We estimate that the cumulative-effect adjustment upon adoption of the new revenue recognition standard as of January 1, 2018 will be:
a reduction to equity of approximately $50 to $60 before taxes ($35 to $45 after tax), with a corresponding impact to deferred taxes of approximately $10 to $20;
a reduction to prepaid expenses and other of approximately $50 to $60;
an increase to inventories of approximately $35 to $45; and
an increase to other accrued liabilities of approximately $35 to $45 due to the net impact of the establishment of a contract liability for deferred revenue where satisfaction of our performance obligation is not yet complete, which is partially offset by a reduction in the sales incentive accrual.
This cumulative-effect adjustment impacting our Consolidated Balance Sheets is primarily driven by sales incentives and brochures. The other changes resulting from the new revenue recognition standard are estimated to not be material.
As a result of adopting this new accounting guidance, we estimate that had we adopted the new standard as of January 1, 2017, the impact on our full-year 2017 Consolidated Statement of Operations would have been:
an increase in total revenue by approximately 5%;
a decrease in gross margin by approximately 300 to 450 basis points; and
a decrease in operating margin by approximately 10 to 30 basis points.
These impacts are associated with reclassifications of items in our Consolidated Statements of Operations only, which will have no impact on operating profit. These impacts do not reflect the impact due to the change in timing of recognition of revenue and associated costs that would be deferred until sales incentive programs and prospective discounts are fulfilled, which we do not believe is material to the estimated 2017 impacts discussed above. If we had adopted the new standard as of January 1, 2017, we believe that the cumulative-effect adjustment at that time would reasonably approximate the cumulative-effect adjustment calculated as of January 1, 2018 noted above. In addition, upon adoption, we do not expect the change in timing of recognition of revenue and associated costs to have a significant impact on our full-year Consolidated Statements of Operations; however, the impact may vary depending on the types of incentive programs, the volume of incentives offered, and the timing of the programs.
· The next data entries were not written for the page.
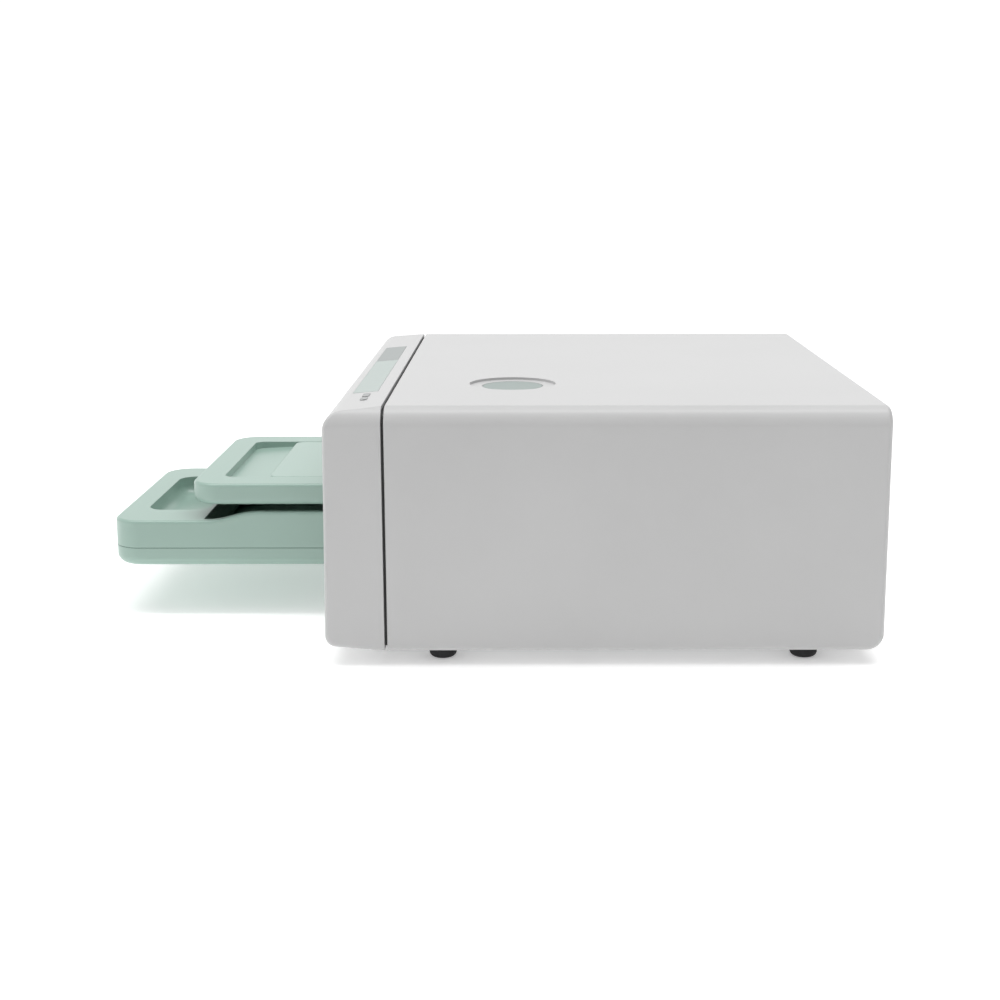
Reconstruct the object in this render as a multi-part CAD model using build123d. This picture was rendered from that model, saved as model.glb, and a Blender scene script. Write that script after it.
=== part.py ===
"""Desktop flatbed UV printer: a wide low housing with a front panel, two trays that slide out of it,
and the bed drive, printing gantry, ink, cleaning and power pieces inside.

Frame: +X right as seen from the front, +Y to the back, +Z up. The origin is on the table,
under the middle of the whole machine with both trays out. Millimetres.
"""

from build123d import *
import math
import os

# ---- casing -------------------------------------------------------------------------------------
body_width = 463.0
body_height = 176.0  # casing only, without the feet
body_depth = 356.0  # main housing, from the seam to the back
panel_depth = 43.5  # front panel, from its face to the seam
face_setback = 1.8  # how far the top of the face stands back from its foot
wall = 3.0
seam_gap = 2.0  # shadow gap between the front panel and the housing
shoulder_radius = 14.0  # long rounded edges between top and sides
heel_radius = 12.0  # rear bottom edge
edge_radius = 4.0  # rear upright edges and bottom edges
seam_edge_radius = 1.0
panel_taper = 5.0  # degrees that the panel's top and bottom lean in towards its face
panel_chin_radius = 8.0
foot_height = 10.0
foot_radius = 10.0
foot_inset = 22.5  # from the side of the casing to a foot's centre
front_foot_y = 39.5  # from the seam to the front feet
rear_foot_y = 54.0  # from the back to the rear feet
lip = 36.0  # width of the housing's bottom lip, which carries the feet
pan_thickness = 2.0

# ---- trays --------------------------------------------------------------------------------------
tray_width = 210.0
tray_length = 300.0
tray_corner_radius = 22.0
slot_clearance = 1.5
drawer_reach = 183.5  # how far the drawer stands out of the face at rest
drawer_lift = 29.0  # drawer's underside above the casing's
tub_height = 15.0
drawer_front_height = 37.0
drawer_height = 44.0
drawer_wall = 6.0
drawer_floor = 3.0
ramp_start = 75.0  # from the drawer's front to the foot of the ramp on its rim
ramp_length = 41.0
drawer_rim = 19.5  # front rim, from the drawer's front to its pocket
drawer_pocket_width = 132.0
drawer_pocket_length = 50.0
drawer_pocket_depth = 15.0
drawer_travel = 182.0
platen_reach = 120.5
platen_gap = 5.5  # between the drawer's rim and the platen tray
platen_thickness = 17.0
platen_rim = 22.0
platen_wall = 10.0
platen_recess_width = 154.0
platen_recess_depth = 6.0
platen_pocket_length = 35.0
platen_out_travel = 60.0
platen_in_travel = 150.0
object_height = 15.0  # room over the platen for the thing that is printed
rim_radius = 2.5  # upper edges of both trays
drawer_keel_radius = 8.0  # lower edge of the drawer
platen_keel_radius = 5.0

# ---- control panel and button ---------------------------------------------------------------------
strip_left_x = -130.0
strip_right_x = 146.0
strip_width = 19.0
strip_setback = 10.5  # from the seam to the strip's rear edge
display_length = 96.0
strip_thickness = 1.6
button_x = 113.0
button_y = 89.5  # from the seam to the button's centre
button_radius = 23.0
dish_radius = 33.0
dish_depth = 1.8
button_travel = 1.5
button_room = 11.0  # depth under the roof that the button's pieces may use

# ---- chassis and drives ---------------------------------------------------------------------------
running = 0.3  # gap between pieces that slide past each other
frame_gap = 14.0  # between a tray's side and its side frame
sheet = 2.0
flange_width = 12.0
shoe_height = 8.4
shoe_length = 24.0
shoe_spacing = 60.0
pulley_radius = 6.0
x_pulley_radius = 7.0
belt_thickness = 1.0
belt_width = 6.0
motor_side = 42.0
motor_length = 34.0
small_motor_side = 28.0
x_motor_side = 34.0
screw_radius = 4.0
rod_radius = 4.0
bore_gap = 0.08  # radial gap of a bush on its rod
lift_travel = 12.0
nozzle_gap = 2.0
carriage_width = 84.0
carriage_length = 56.0
print_travel = 270.0
beam_depth = 30.0
cap_travel = 6.0

# ---- places worked out from the sizes ------------------------------------------------------------
base_z = foot_height
roof_z = base_z + body_height
side_x = body_width / 2
back_y = (body_depth + panel_depth + drawer_reach) / 2
seam_y = back_y - body_depth
face_y = seam_y - panel_depth
inner_x = side_x - wall
ceiling_z = roof_z - wall
pan_z = base_z + wall
floor_z = pan_z + pan_thickness
rear_wall_y = back_y - wall

tray_x = tray_width / 2
drawer_y = (face_y - drawer_reach, face_y - drawer_reach + tray_length)
drawer_z = base_z + drawer_lift
parting_z = drawer_z + tub_height
front_rim_z = drawer_z + drawer_front_height
rim_z = drawer_z + drawer_height
platen_y = (face_y - platen_reach, face_y - platen_reach + tray_length)
platen_z = rim_z + platen_gap
bed_z = platen_z + platen_thickness
slot_top_z = bed_z + object_height

frame_x = tray_x + frame_gap
frame_y = (seam_y - 34, seam_y + 306)
frame_top_z = bed_z - 2
bay_x = frame_x + sheet  # where the side bays begin
park_x = bay_x + 39  # print carriage at rest, over the cap

guide_z = platen_z + 5
belt_z = platen_z - pulley_radius - 6
drive_y = frame_y[1] - 20
idler_y = frame_y[0] + 14
belt_x = (tray_x + 2.5, tray_x + 2.5 + belt_width)

nozzle_z = bed_z + nozzle_gap
head_y = seam_y + 59
carriage_y = (head_y - 33, head_y + carriage_length - 33)
carriage_z = (nozzle_z + 2.5, ceiling_z - button_room - lift_travel)
beam_y = (carriage_y[1] + 14, carriage_y[1] + 14 + beam_depth)
beam_z = (nozzle_z + 7, carriage_z[1] - 2)
rail_z = (beam_z[0] + 7, beam_z[0] + 19)
x_belt_z = rail_z[1] + 6 + x_pulley_radius
x_belt_y = (beam_y[0] - 8, beam_y[0] - 8 + belt_width)
post_x = side_x - wall - 3
lift_x = post_x - sheet - small_motor_side / 2
beam_end_x = lift_x - 12
rod_y = beam_y[0] + 11
screw_y = rod_y + 30
x_pulley_x = beam_end_x - 20


# ---- small makers -----------------------------------------------------------------------------------
def block(x, y, z):
    """A box from (low, high) pairs along the three axes."""
    middle = Pos((x[0] + x[1]) / 2, (y[0] + y[1]) / 2, (z[0] + z[1]) / 2)
    return middle * Box(x[1] - x[0], y[1] - y[0], z[1] - z[0])


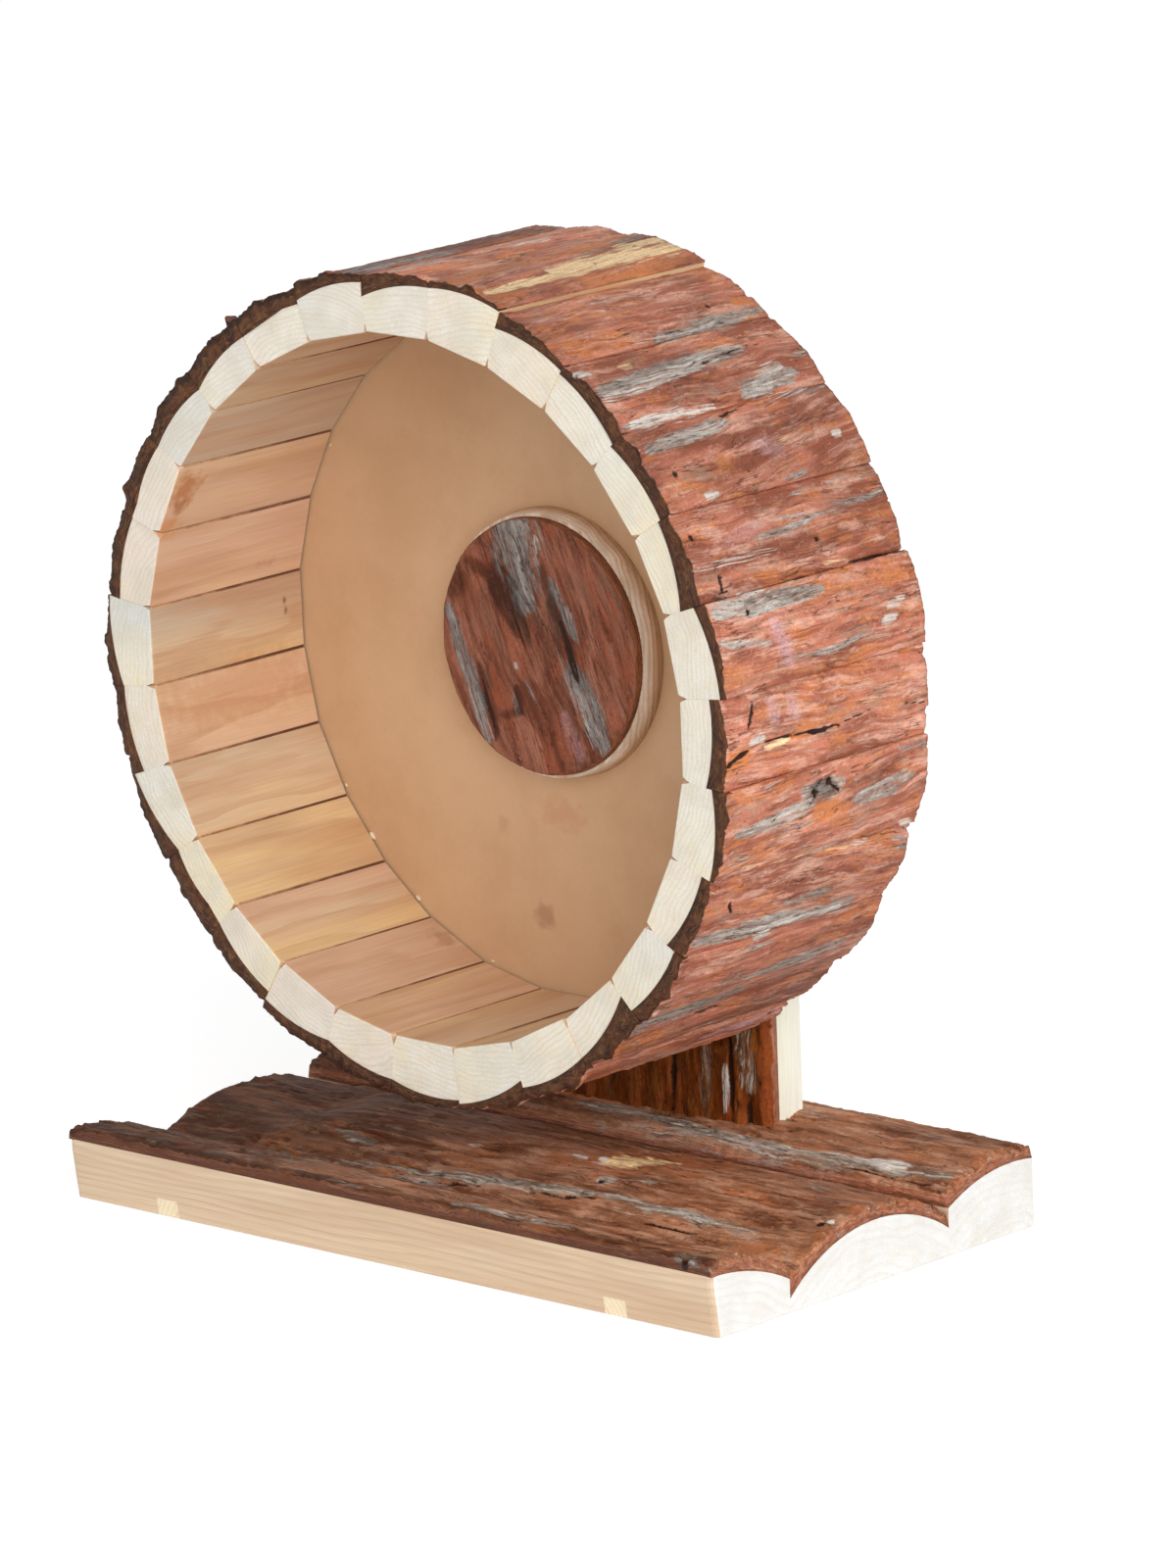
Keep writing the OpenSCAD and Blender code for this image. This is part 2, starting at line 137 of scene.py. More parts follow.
class Mark(NamedTuple):
    """A streak, chip, crack or hole that lies on a bark face from one point to another.

    across and along are the coordinates of the face: degrees round the axle on the drum,
    millimetres elsewhere. A dark stretch with a negative strength is a light one.
    """

    kind: MarkKind
    across: float
    along: float
    end_across: float
    end_along: float
    half_width: float
    strength: float = 1.0


def marks_of(rows: Dict[MarkKind, Sequence[Sequence[float]]]) -> Tuple[Mark, ...]:
    """Makes marks from their numbers, which are listed by kind."""
    return tuple(Mark(kind, *row) for kind, group in rows.items() for row in group)


@dataclass
class BarkPoint:
    """What the bark is like at one point: its lift in millimetres and its finishes from 0 to 1."""

    lift: float = 0.0
    grey: float = 0.0
    crack: float = 0.0
    pale: float = 0.0
    bare: float = 0.0
    lilac: float = 0.0
    orange: float = 0.0
    tone: float = 0.0
    # edge is a painted highlight on the rims of flakes.
    edge: float = 0.0
    # hollow is painted shade at the feet of flakes, in crumbled pits and at the sheet's darkened
    # ends.
    hollow_shade: float = 0.0


# The mesh attributes that carry a bark point's finishes to its material.
# The shade attribute also carries a painted highlight on flake rims and painted shade in hollows.
BARK_ATTRIBUTES = {
    "weather": ("grey", "crack", "pale"),
    "patch": ("bare", "lilac", "orange"),
    "shade": ("tone", "edge", "hollow_shade"),
}


class Layer(Enum):
    """How far from its seed each noise of a sheet is read, which keeps the noises apart."""

    BEND = 0.0
    WAVER = 2.0
    MARK_EDGE = 3.3
    MARK_FRAY = 5.1
    FLAKES = 11.0
    RIPPLE = 17.0
    FINE_RIPPLE = 19.0
    CRACKS = 23.0
    CRACK_PLACES = 29.0
    FIBRE = 31.0
    NAP = 33.0
    LUMPS = 37.0
    GREYNESS = 41.0
    TONE = 43.0
    RUST = 47.0
    CHIPS = 61.0
    EDGE = 71.0
    TEARS = 81.0
    CRUMBS = 91.0
    FINE_CRUMBS = 93.0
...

ASU 2017-07, Compensation - Retirement Benefits
In March 2017, the FASB issued ASU 2017-07, Compensation - Retirement Benefits. This new guidance requires entities to (1) disaggregate the service cost component from the other components of net periodic benefit costs and present it with other current employee compensation costs in our Consolidated Statements of Operations and (2) present the other components of net periodic benefit costs below operating profit in other expense, net. We intend to adopt this new accounting guidance effective January 1, 2018. The new accounting guidance is applied retrospectively and will increase our operating profit by $7.9 and $2.1, for the years ended December 31, 2017 and 2016, respectively, but will have no impact on net income (loss).
ASU 2016-02, Leases
In February 2016, the FASB issued ASU 2016-02, Leases, which requires all assets and liabilities arising from leases to be recognized in our Consolidated Balance Sheets. We intend to adopt this new accounting guidance effective January 1, 2019. While we are still evaluating the full effect that adopting this new accounting guidance will have on our Consolidated Financial Statements, we believe that it will significantly increase the assets and liabilities in our Consolidated Balance Sheets.